Inside Gorbachev's Kremlin

The Memoirs Of Yegor Ligachev
by Stephen Cohen

Apr 25, 1996
Paperback
US $50.00
CAN $64.00
UK £29.99
ISBN: 9780813328874
ISBN-10: 081332887X
Published by Westview Press

 

Description

This memoir by the second most powerful Communist Party leader during the early Gorbachev years provides an important alternative view of the USSR’s transformation—a view that is gaining ground in Russian politics today. In a substantial new piece for this edition, Mr. Ligachev outlines the political agenda of today’s communist coalition—the establishment of a new Soviet Union, with strong economic and political integration of its member-states. Yegor Ligachev, a seasoned Party boss from Siberia, made a solid career for himself in the capital during the Khrushchev era, but, following Khrushchev’s ouster, chose to retreat to the provinces. In 1985, his political patrons brought him back to Moscow to help them build a dynamic new leadership team under Mikhail Gorbachev. The two reform-minded communists launched an effort to inject life and energy into the Party, economy, and society through a series of liberalizing measures. But when Ligachev saw the reforms moving into a revolutionary phase that could result in the Party’s loss of control over the helm of state, he found himself increasingly siding with the opposition. In this gripping book, Ligachev describes the evolving confrontation between opposing forces at high-level Party meetings and sessions of the Politburo as well as in less formal conversations. Along the way, he gives revealing glimpses not only of Gorbachev but also of Yuri Andropov, Andrei Gromyko, Alexander Yakovlev, Eduard Shevardnadze, Boris Yeltsin, and other top leaders.

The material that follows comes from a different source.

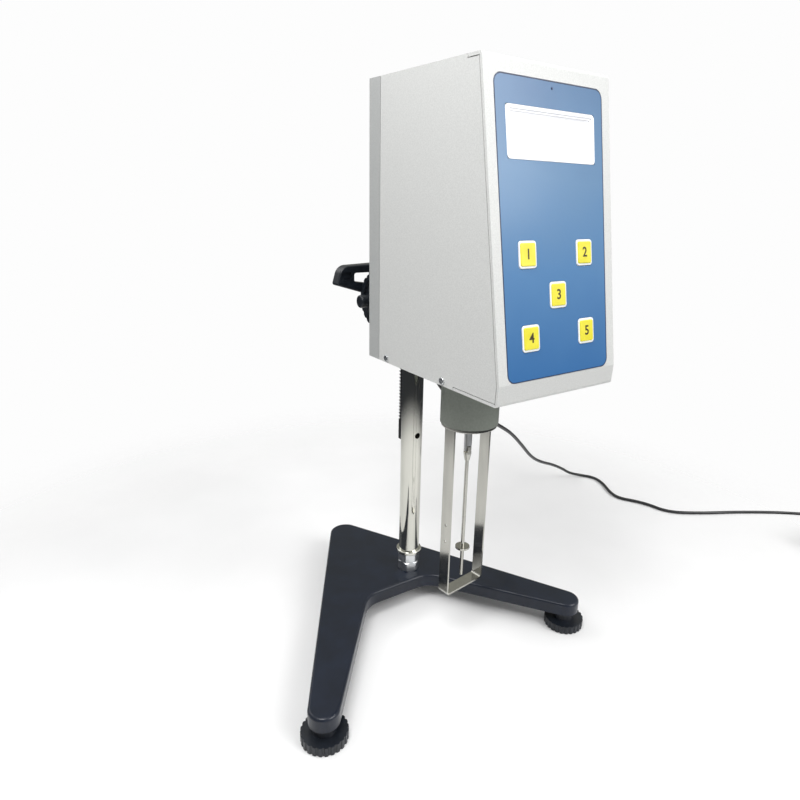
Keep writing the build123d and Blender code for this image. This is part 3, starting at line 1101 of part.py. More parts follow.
def coupling_nut():
    """Lower fork of the joint, with the threaded socket that the spindle screws into."""
    at = (0, SPINDLE_Y)
    around = SOCKET_R + 1
    shoulder = COUPLING_BOTTOM + COUPLING_TAPER
    body = upright(SOCKET_R, shoulder, JOINT_Z - FORK_NECK, at)
    cone = Cone(COUPLING_TIP_R, SOCKET_R, COUPLING_TAPER)
    body += Pos(0, SPINDLE_Y, (COUPLING_BOTTOM + shoulder) / 2) * cone
    ears = upright(SOCKET_R, JOINT_Z - FORK_NECK, JOINT_Z + FORK_END, at)
    ears &= block(-FORK_EAR_HALF, FORK_EAR_HALF, SPINDLE_Y - around, SPINDLE_Y + around, 0, HEAD_TOP)
    ears -= block(-around, around, SPINDLE_Y - FORK_SLOT_HALF, SPINDLE_Y + FORK_SLOT_HALF,
                  JOINT_Z - FORK_NECK, HEAD_TOP)
    body += ears
    body -= along_y(CROSS_PIN_R + RUN, SPINDLE_Y - around, SPINDLE_Y + around, 0, JOINT_Z)
    return body - upright(SPINDLE_THREAD_R, COUPLING_BOTTOM - 1, COUPLING_BOTTOM + SPINDLE_THREAD_L, at)


def spindle():
    at = (0, SPINDLE_Y)
    rod = upright(SPINDLE_ROD_R, SPINDLE_TIP, COUPLING_BOTTOM, at)
    rod += upright(SPINDLE_THREAD_R, COUPLING_BOTTOM, COUPLING_BOTTOM + SPINDLE_THREAD_L, at)
    half = SPINDLE_DISC_T / 2
    rod += upright(SPINDLE_DISC_R, SPINDLE_DISC_Z - half, SPINDLE_DISC_Z + half, at)
    low = SPINDLE_MARK_Z - SPINDLE_MARK_W / 2
    high = SPINDLE_MARK_Z + SPINDLE_MARK_W / 2
    return rod - (upright(SPINDLE_ROD_R + 1, low, high, at)
                  - upright(SPINDLE_ROD_R - SPINDLE_MARK_DEPTH, low - 1, high + 1, at))


# ---------------------------------------------------------------- lead, plug and adaptor
def route_radii(points):
    """For each corner of the route, 0.45 of its shorter run over the tangent of half its turn."""
    radii = []
    for before, at, after in zip(points, points[1:], points[2:]):
        a, b = Vector(*at) - Vector(*before), Vector(*after) - Vector(*at)
        radii.append(0.45 * min(a.length, b.length) / tan(radians(a.get_angle(b) / 2)))
    return radii


def lead_parts():
    """The two stretches of the lead, which meet on the table."""
    radii = route_radii(LEAD_ROUTE)
    print("lead radii", [round(r, 1) for r in radii])
    cut = tuple((p + q) / 2 for p, q in zip(LEAD_ROUTE[LEAD_DROP_COUNT - 1], LEAD_ROUTE[LEAD_DROP_COUNT]))
    stretches = []
    for points, bends in (([*LEAD_ROUTE[:LEAD_DROP_COUNT], cut], radii[:LEAD_DROP_COUNT - 1]),
                          ([cut, *LEAD_ROUTE[LEAD_DROP_COUNT:]], radii[LEAD_DROP_COUNT - 1:])):
        path = FilletPolyline(*points, radius=bends)
        section = Plane(origin=path @ 0, z_dir=path % 0) * Circle(LEAD_R)
        tube = sweep(section, path=path)
        print("lead", round(path.length, 1), "mm, volume over section times length",
              round(tube.volume / (pi * LEAD_R ** 2 * path.length), 4))
        stretches.append(tube)
    return stretches


def coil_centre():
    """The coil lies to the right of the lead's last run, which meets its outer turn as a tangent."""
    (x0, y0, _), (x1, y1, _) = LEAD_ROUTE[-2:]
    run = hypot(x1 - x0, y1 - y0)
    return (x1 + (y1 - y0) / run * COIL_TURN_R, y1 - (x1 - x0) / run * COIL_TURN_R)


def lead_coil():
    """Outer shape of the wound lead, with the end that leaves it for the adaptor."""
    at = coil_centre()
    height = 2 * LEAD_R * COIL_LAYERS
    inner = COIL_TURN_R - 3 * LEAD_R
    coil = upright(COIL_TURN_R + LEAD_R, 0, height, at) - upright(inner, -1, height + 1, at)
    end = along_x(LEAD_R, at[0] - COIL_END, at[0], at[1] - COIL_TURN_R, height - LEAD_R)
    (x, y, z) = LEAD_ROUTE[-1]
    heading = degrees(atan2(y - LEAD_ROUTE[-2][1], x - LEAD_ROUTE[-2][0]))
    before = Box(COIL_CLEAR, COIL_CLEAR / 2, 4 * LEAD_R)
    before = Pos(x, y, z) * Rot(0, 0, heading) * Pos(-COIL_CLEAR / 2, 0, 0) * before
    relief = block(at[0] - COIL_END - RELIEF_L, at[0] - COIL_END, at[1] - 2 * COIL_TURN_R, at[1], 0, HEAD_TOP)
    return coil + end - before - relief


def power_plug():
    """Right-angle plug: barrel in the jack, body in its well, and a tapered arm that the lead leaves."""
    top = HEAD_BOTTOM + JACK_WELL
    body = upright(PLUG_R, HEAD_BOTTOM - PLUG_DROP, top, JACK_AT)
    body = fillet(body.edges().group_by(Axis.Z)[0], PLUG_EDGE_R)
    body += upright(JACK_PIN_R - RUN, top, top + JACK_PIN_DEPTH - FREE, JACK_AT)
    start, towards = Vector(*LEAD_ROUTE[0]), Vector(*LEAD_ROUTE[1]) - Vector(*LEAD_ROUTE[0])
    root = start - towards.normalized() * PLUG_ARM_L
    arm = loft([Plane(origin=root, z_dir=towards) * Circle(PLUG_ARM_R),
                Plane(origin=start, z_dir=towards) * Circle(PLUG_ARM_END_R)])
    return body + arm


def power_adaptor():
    """Plug-in supply that lies beside the coil, prongs up."""
    x, y = coil_centre()
    y -= COIL_TURN_R
    z = 2 * LEAD_R * COIL_LAYERS - LEAD_R
    x1 = x - COIL_END - RELIEF_L
    box = block(x1 - ADAPTOR_L, x1, y - ADAPTOR_W / 2, y + ADAPTOR_W / 2, 0, ADAPTOR_H)
    box = fillet(box.edges(), ADAPTOR_EDGE_R)
    box += Pos(x1 + RELIEF_L / 2, y, z) * Rot(0, 90, 0) * Cone(RELIEF_R, PLUG_ARM_END_R, RELIEF_L)
    box += along_x(RELIEF_R, x1 - ADAPTOR_EDGE_R, x1, y, z)
    middle = x1 - ADAPTOR_L / 2
    for side in (-1, 1):
        at = y + side * PRONG_SPACING / 2
        box += block(middle - PRONG_W / 2, middle + PRONG_W / 2, at - PRONG_T / 2, at + PRONG_T / 2,
                     ADAPTOR_H - 1, ADAPTOR_H + PRONG_L)
    return box


# ---------------------------------------------------------------- write every piece
if __name__ == "__main__":
    save("base_casting", base_casting())
    for side, at in FEET.items():
        save(f"foot_stem_{side}", foot_stem(at))
        save(f"foot_knob_{side}", foot_knob(at))
    for piece in (column, column_cap, column_ring, lock_nuts, rack, rack_screws, lift_block, column_bushes,
                  block_screws, clamp_shoe, rack_pinion, hand_knob, clamp_screw, lever_handle, rear_chassis,
                  cover_shell, front_plate, bottom_plate, side_screws, switch_housing, switch_rocker,
                  membrane_panel, lcd_window, lcd_module, control_board, bubble_level, gear_bracket,
                  shaft_bearings, motor, motor_pinion, drive_gear, drive_shaft, measuring_shaft, lower_disc,
                  torsion_spring, optical_gates, dc_jack, collar, guard_ring, guard_strip, joint_cross,
                  coupling_nut, spindle):
        print(piece.__name__, flush=True)
        save(piece.__name__, piece())
    for number, (x, s) in enumerate(KEYS, 1):
        save(f"key_{number}", key(x, s))
    for name, tube in zip(("lead_drop", "lead_run"), lead_parts()):
        save(name, tube)
    for piece in (power_plug, lead_coil, power_adaptor):
        save(piece.__name__, piece())
    print("coil centre", [round(v, 1) for v in coil_centre()])
    print("centre", round(CENTRE_X, 3), round(CENTRE_Y, 3))
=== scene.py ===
# %% [markdown]
# # A rotational viscometer on its stand
# The instrument has a sheet-steel head with a printed control panel. A thin spindle hangs from the head
# inside a bent guard, and a rack-and-pinion stand carries the head up and down. The solids come from the
# engineering model, which this script loads as a fixed frame. Blender adds what engineering solids leave out:
# finishes, an edge line of painted shade round the panel, numbers, grips and the lead. Everything is measured
# in metres, so lengths given in millimetres pass through one function.

# %% Load the frame and keep the size of its box
from math import atan2, cos, degrees, pi, radians, sin

import bmesh
import bpy
from mathutils import Matrix, Vector


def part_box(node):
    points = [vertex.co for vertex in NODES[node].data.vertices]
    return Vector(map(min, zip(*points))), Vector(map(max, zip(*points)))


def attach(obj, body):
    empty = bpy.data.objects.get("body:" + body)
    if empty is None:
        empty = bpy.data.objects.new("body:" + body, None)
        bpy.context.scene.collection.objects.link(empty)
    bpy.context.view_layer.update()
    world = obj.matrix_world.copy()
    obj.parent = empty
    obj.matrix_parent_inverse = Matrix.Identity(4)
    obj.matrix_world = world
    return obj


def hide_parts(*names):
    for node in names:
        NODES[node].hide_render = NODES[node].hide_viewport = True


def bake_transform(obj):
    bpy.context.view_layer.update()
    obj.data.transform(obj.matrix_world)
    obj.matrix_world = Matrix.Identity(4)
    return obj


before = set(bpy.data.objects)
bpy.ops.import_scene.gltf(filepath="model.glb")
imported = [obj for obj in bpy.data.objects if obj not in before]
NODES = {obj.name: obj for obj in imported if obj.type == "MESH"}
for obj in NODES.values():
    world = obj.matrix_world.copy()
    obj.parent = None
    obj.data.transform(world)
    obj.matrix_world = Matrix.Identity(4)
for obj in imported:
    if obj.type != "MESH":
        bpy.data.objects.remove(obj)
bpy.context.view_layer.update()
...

Notorious events such as the 1989 massacre in Tbilisi and the Gdlyan/Ivanov affair—in which, Ligachev argues, he was unjustly implicated—are also highlighted.

Reviews


“His memoirs gleam with nuggets of important information.... Displays a welcome understanding that written work can entertain even as it educates, obscures and sometimes misleads.”
Europe-Asia Studies

“Essential reading for anyone hoping to understand the ultimate failure of Gorbachev and his reforms.”
Political Studies

“We expect, and find, many a juicy morsel from those remarkable years.... Mr. Ligachev’s shifting vision of Mr. Gorbachev is... what renders this book so compelling. Because Mr. Ligachev writes before the passions have cooled, his perceptions can still be viewed in all their authentic ambivalence and emotion. [But] Mr. Ligachev is simply too close and too central to serve as historian or commentator. For that, there is the excellent introduction by the Princeton historian Stephen F. Cohen, whose own conversations with Mr. Ligachev are recounted in the memoir. Mr. Cohen not only offers a critical guide through the arcane byways of an insider’s book; he argues that understanding Mr. Ligachev and what he called ‘healthy conservatism’ offers invaluable insights into a force that is certain to play a major role in shaping Russia’s destiny.” Serge Schmemann
— Serge Schmemann The New York Times Book Review

“Ligachev’s recollection, while replete with special pleading, is essential reading for an understanding of the perestroika period and the struggle for power in Moscow.”